Coby: Like Taxi Driver?

Hannah: Errrm…I’ll just say a bit more. So, they decide to form the first punk band.

Coby: Gotcha! Like The Filth And The Fury?

Hannah: Errrm…kinda. So anyway, they write these angry songs about their brothers being killed in the war, drunken women, bombs, and quick love. These are handsome, intelligent but brutish men that mixed existentialism and violent concerts, leaving a trail of confusion across the whole of Europe. But, get this, they never get to make it to the big time…or so they think.

Coby: Tell me more…

Hannah: It turns out that these guys were from the future. No one could understand their music until ten or twenty years later when suddenly, out of obscurity, they are reunited from the separate corners of the globe and brought together, back to their homeland, where they perform to a legion of adoring and loyal fans, each one waiting for the chance to see these visionaries
serving the truth through their pummelling, gruelling beats.
Coby: [wiping his eye] That’s beautiful. So, what is it called?

Hannah: The Monks!

Coby: What?

Hannah: The Monks. They have the stage look and everything. The robes, the shaved bit at the tip of their heads—

Coby: _ What the _fuck are you talking about?

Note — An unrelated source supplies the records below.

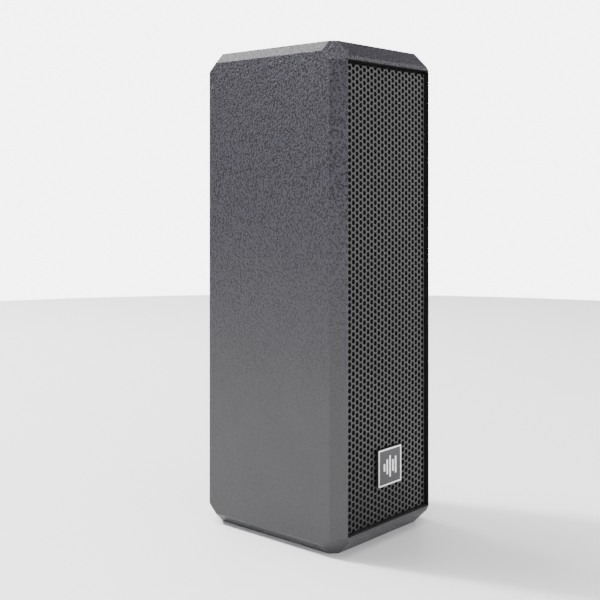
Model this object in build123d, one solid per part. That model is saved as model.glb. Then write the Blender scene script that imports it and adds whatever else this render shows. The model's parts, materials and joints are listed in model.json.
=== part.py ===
from build123d import *
import os
from math import asin, cos, sin

# A compact column loudspeaker: a chamfered wooden cabinet with four small drivers in a
# vertical line behind a folded perforated steel grille, and a recessed terminal dish with
# two twist-lock sockets and a transformer tap selector on the back.
#
# Millimetres. Origin at the centre of the base, +Z up, the grille faces -Y, +X is on the
# right when the grille is looked at. "depth" is measured back from the front plane.

# Cabinet
width, depth, height = 151.0, 178.0, 465.0
side_thickness = 12.0
end_thickness = 18.0  # top and bottom panels
back_thickness = 12.0
upright_chamfer = 11.4  # the four vertical corners
crosswise_chamfer = 14.2  # front and back edges of the top and bottom
lengthwise_chamfer = 10.0  # side edges of the top and bottom
corner_reach = 29.0  # where a corner's flat cuts the width and the height
corner_reach_depth = 31.0  # where it cuts the depth
edge_radius = 1.2
opening_width = width - 2 * side_thickness
opening_height = height - 2 * end_thickness
middle = height / 2

# Grille
grille_recess = 3.0
sheet_thickness = 1.0
grille_gap = 1.3  # at each side
grille_gap_low, grille_gap_top = 0.4, 2.2  # it stands on the opening's lower wall
grille_width = opening_width - 2 * grille_gap
grille_tall = opening_height - grille_gap_low - grille_gap_top
grille_middle = middle + (grille_gap_low - grille_gap_top) / 2
bend_radius = 2.2
hole_diameter = 4.5
hole_columns, hole_column_pitch, hole_pitch = 22, 5.45, 5.94  # every second column is half a pitch higher
hole_reach = 208.0  # no hole centre is further than this from the grille's middle
foam_thickness, foam_front_clearance, foam_side_clearance = 6.0, 0.3, 0.7
seal_depths, seal_clearance = (8.0, 16.0), 0.05

# Badge
badge_width, badge_tall, badge_thickness, badge_corner = 36.0, 35.0, 1.6, 0.8
badge_pad_margin, badge_pad_thickness = 2.0, 1.0
badge_height = 69.8
badge_border, badge_border_inset = 1.3, 0.4
badge_relief = 0.3
badge_bars = (7.0, 14.0, 20.0, 11.0, 16.0)
badge_bar_width, badge_bar_pitch = 2.2, 4.4

# Baffle and drivers
baffle_front, baffle_thickness = 24.0, 12.0
batten = 12.0
driver_count, driver_pitch = 4, 106.0
flange_size, flange_corner, flange_thickness = 103.0, 22.0, 3.0
flange_bore = 44.2  # radius
cutout_radius = 47.6
driver_screw_offset = 41.0
gasket_thickness = 1.0
flange_front = baffle_front - gasket_thickness - flange_thickness
cone_radius, former_radius = 37.2, 12.4
pole_radius, coil_radius, plate_bore = 11.6, 13.0, 13.4
motor_front = 52.0
front_plate, magnet_length, back_plate = 4.0, 12.0, 5.0
magnet_radius, magnet_bore, motor_plate_radius = 35.0, 18.0, 32.0
spider_depth, spider_thickness, spider_waves, spider_swing = 44.0, 0.5, 6, 0.9
spider_inner, spider_outer, spider_rim = 13.4, 28.2, 32.2
driver_heights = [middle + driver_pitch * (i - (driver_count - 1) / 2) for i in range(driver_count)]

# Terminal dish, sockets and selector on the back
dish_height = 110.0
dish_width, dish_tall, dish_deep = 84.0, 108.0, 26.0  # inside
dish_wall = 2.5
rim_width, rim_tall, rim_thickness = 104.0, 128.0, 3.0
rim_screws = [(x, z) for x in (-47.0, 47.0) for z in (-59.0, 0.0, 59.0)]
dish_floor = depth - dish_deep
socket_places = [(-20.0, dish_height + 24.0), (20.0, dish_height + 24.0)]
socket_bore, socket_barrel, socket_core = 11.0, 12.0, 6.0  # radii
socket_flange, socket_length, socket_wall = 2.0, 26.0, 2.0
selector_height = dish_height - 26.0
shaft_radius, bush_radius, knob_radius = 3.0, 4.5, 12.0
running_gap = 0.05

# Transformer inside the back panel
transformer_height = 225.0
core_half, core_stack, core_deep = 24.0, 9.0, 40.0
coil_half, coil_reach = 15.7, 17.0
clamp_thickness = 1.2
clamp_foot, clamp_screw = 35.0, 30.0  # to either side of the middle
core_limb = 8.0

# Fasteners and inserts
screw_radius, screw_head = 1.75, 4.0
screw_clearance = 2.2  # radius of the hole that a screw passes through
pan_height, countersink, slot_width = 2.4, 1.9, 0.9
small_screw = 1.5
insert_radius, insert_bore, insert_length = 5.0, 2.5, 12.0
bracket_height, bracket_across, bracket_up = 330.0, 70.0, 127.0

# Leads
wire_radius = 0.9


def block(x0, x1, d0, d1, z0, z1):
    """A box between two depths."""
    centre = ((x0 + x1) / 2, (d0 + d1 - depth) / 2, (z0 + z1) / 2)
    return Pos(*centre) * Box(abs(x1 - x0), d1 - d0, abs(z1 - z0))


def plate(sketch, d0, d1, x=0.0, z=0.0):
    """A sketch drawn in X and Z, as thick as from depth d0 to d1."""
    return Pos(x, d1 - depth / 2, z) * extrude(Plane.XZ * sketch, amount=d1 - d0)


def rod(radius, d0, d1, x=0.0, z=0.0):
    """A round bar lying along the depth."""
    return plate(Circle(radius), d0, d1, x, z)


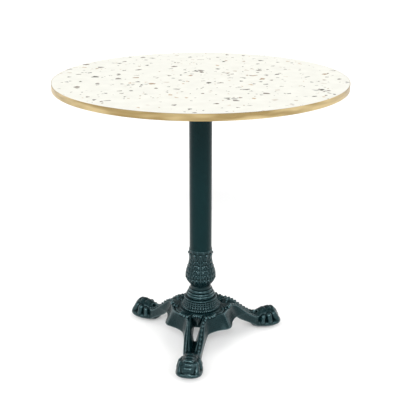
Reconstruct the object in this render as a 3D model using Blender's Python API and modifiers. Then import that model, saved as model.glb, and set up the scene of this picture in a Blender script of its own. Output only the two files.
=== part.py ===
"""Round bistro table: laminate top with a brass edge band on a cast-iron tripod column.

Metres, +Z up. The origin is on the floor under the column's axis.
The three legs point at LEG_AZIMUTHS. Each leg is a pair of cast walls with an open
channel between them, and the walls sweep round into the skirt below the bell-shaped hub.
"""
import math

import bmesh
import bpy
from mathutils import Matrix, Vector

# ---- driving dimensions ----
TABLE_HEIGHT = 0.740
TOP_DIAMETER = 0.750
TOP_THICKNESS = 0.0165
LAMINATE_THICKNESS = 0.0008
BAND_THICKNESS = 0.0010
COLUMN_DIAMETER = 0.060
COLUMN_WALL = 0.0025
LEG_AZIMUTHS = {"front": -98.0, "right": 22.0, "left": 142.0}
GLIDE_RADIUS = 0.202
GAP = 0.0003

# ---- heights of the joints between pieces ----
TOP_UNDERSIDE = TABLE_HEIGHT - TOP_THICKNESS
COLUMN_TOP = 0.690
COLUMN_BOTTOM = 0.2620
VASE_BOTTOM = 0.1353
HUB_SEAT = VASE_BOTTOM - GAP
HUB_WEB_UNDERSIDE = 0.1250

# ---- turned outlines, (radius, height), from the top down the outer side ----
VASE_OUTSIDE = [
    (0.0318, 0.2730), (0.0322, 0.2660), (0.0350, 0.2612), (0.0334, 0.2560), (0.0312, 0.2500),
    (0.0309, 0.2410), (0.0330, 0.2310), (0.0368, 0.2190), (0.0403, 0.2070), (0.0415, 0.1950),
    (0.0408, 0.1885), (0.0384, 0.1825), (0.0350, 0.1770), (0.0309, 0.1710), (0.0288, 0.1660),
    (0.0290, 0.1600), (0.0302, 0.1550), (0.0330, 0.1525), (0.0320, 0.1490), (0.0360, 0.1460),
    (0.0348, 0.1425), (0.0395, 0.1400), (0.0398, 0.1375), (0.0385, VASE_BOTTOM),
]
VASE_BORE_RADIUS = 0.0220
HUB_OUTSIDE = [
    (0.0217, 0.1400), (0.0217, HUB_SEAT), (0.0375, HUB_SEAT), (0.0378, 0.1325),
    (0.0432, 0.1320), (0.0450, 0.1300), (0.0438, 0.1275), (0.0446, 0.1240), (0.0465, 0.1150),
    (0.0495, 0.1085), (0.0525, 0.1070), (0.0542, 0.1045), (0.0532, 0.1020), (0.0600, 0.1005),
    (0.0700, 0.0990), (0.0785, 0.0985),
]
HUB_INSIDE = [
    (0.0785, 0.0940), (0.0560, 0.0955), (0.0470, 0.1000), (0.0410, 0.1090), (0.0385, 0.1180),
    (0.0300, HUB_WEB_UNDERSIDE),
]

# ---- plan of half a leg, from its tip round to the middle of the skirt:
#      (distance along the leg, half width) on the walls' rim, then at the skirt's foot ----
LEG_HALF_PLAN = [
    ((0.1840, 0.0000), (0.1840, 0.0000)),
    ((0.1795, 0.0120), (0.1795, 0.0140)),
    ((0.1680, 0.0200), (0.1680, 0.0230)),
    ((0.1400, 0.0215), (0.1400, 0.0260)),
    ((0.1150, 0.0220), (0.1180, 0.0290)),
    ((0.0960, 0.0230), (0.1030, 0.0325)),
    ((0.0820, 0.0295), (0.0910, 0.0390)),
    ((0.0720, 0.0400), (0.0810, 0.0490)),
    ((0.0630, 0.0510), (0.0720, 0.0610)),
    ((0.0530, 0.0615), (0.0635, 0.0765)),
    ((0.0460, 0.0675), (0.0570, 0.0855)),
    ((0.0410, 0.0710), (0.0515, 0.0892)),
]
WALL_THICKNESS = 0.0060
RIM_HEIGHT = 0.1005
SKIRT_FOOT_HEIGHT = 0.0615

# ---- side view of the walls, (radius, height): the ridge, then the underside ----
LEG_RIDGE = [
    (0.0540, RIM_HEIGHT), (0.0800, RIM_HEIGHT), (0.0880, 0.0995), (0.0960, 0.0965),
    (0.1030, 0.0925), (0.1100, 0.0875), (0.1180, 0.0805), (0.1340, 0.0660), (0.1490, 0.0540),
    (0.1650, 0.0445), (0.1900, 0.0400),
]
LEG_UNDERSIDE = [
    (0.1900, 0.0080), (0.1730, 0.0100), (0.1620, 0.0165), (0.1480, 0.0255), (0.1330, 0.0350),
    (0.1160, 0.0460), (0.1060, 0.0555), (0.0980, 0.0605), (0.0540, SKIRT_FOOT_HEIGHT),
]

# ---- the lion's paw: sections across the leg, (distance, half width, low, high) ----
PAW_SECTIONS = [
    (0.158, 0.0200, 0.015, 0.047), (0.173, 0.0265, 0.006, 0.052), (0.188, 0.0375, 0.003, 0.061),
    (0.218, 0.0390, 0.003, 0.060), (0.237, 0.0340, 0.009, 0.048), (0.245, 0.0220, 0.014, 0.034),
]

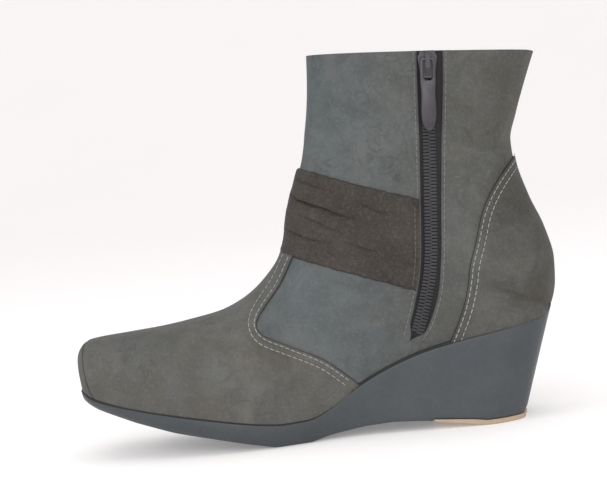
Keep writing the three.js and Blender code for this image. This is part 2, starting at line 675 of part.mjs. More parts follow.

Hannah: No, it’s true, everyone loves them—

Coby: [pressing into the intercom] Gemma, call Security. Now, look Hannah, I don’t like you wasting my fucking time with your stupid fantasies; I’m not a fucking idiot. Now get outta here and clear your desk.

Hannah: [being manhandled out of the door] But they play the banjo!

Coby: I SAID GET OUT!

Danny Roca

Cecil Taylor

Unit Structures

(Blue Note; 1966)

Ever since I wrote the Retconning on free jazz letters have trickled in asking, “why no Cecil Taylor?” I love Cecil Taylor, and I love other Taylor albums (especially One Too Many Salty Swift and Not Goodbye [1978]), but this album was only just edged out (which also brings up: if you’re wondering why certain other albums aren’t on this list, I may have already covered them in my column). Unit Structures is a masterpiece of Taylor’s approach to music; the songs on it are (for him) quick bursts of incredibly dense and energetic jazz that compact polyrhythms and intricate tone clusters into an explosion of sound. And if that sounds theory-ish, Taylor’s one of the few musicians who makes you feel musical theory just by the force with which he lobs it at you. He and his band are a whirlwind, even in their quieter moments, moving around one another like the center will fall apart if their phrases ever touch. And while this album doesn’t quite have the blistering impact of, say, Peter Brötzmann’s Machine Gun, it’s unendingly withering for entirely different reasons: it’s the torture instead of the war. But like, delicious.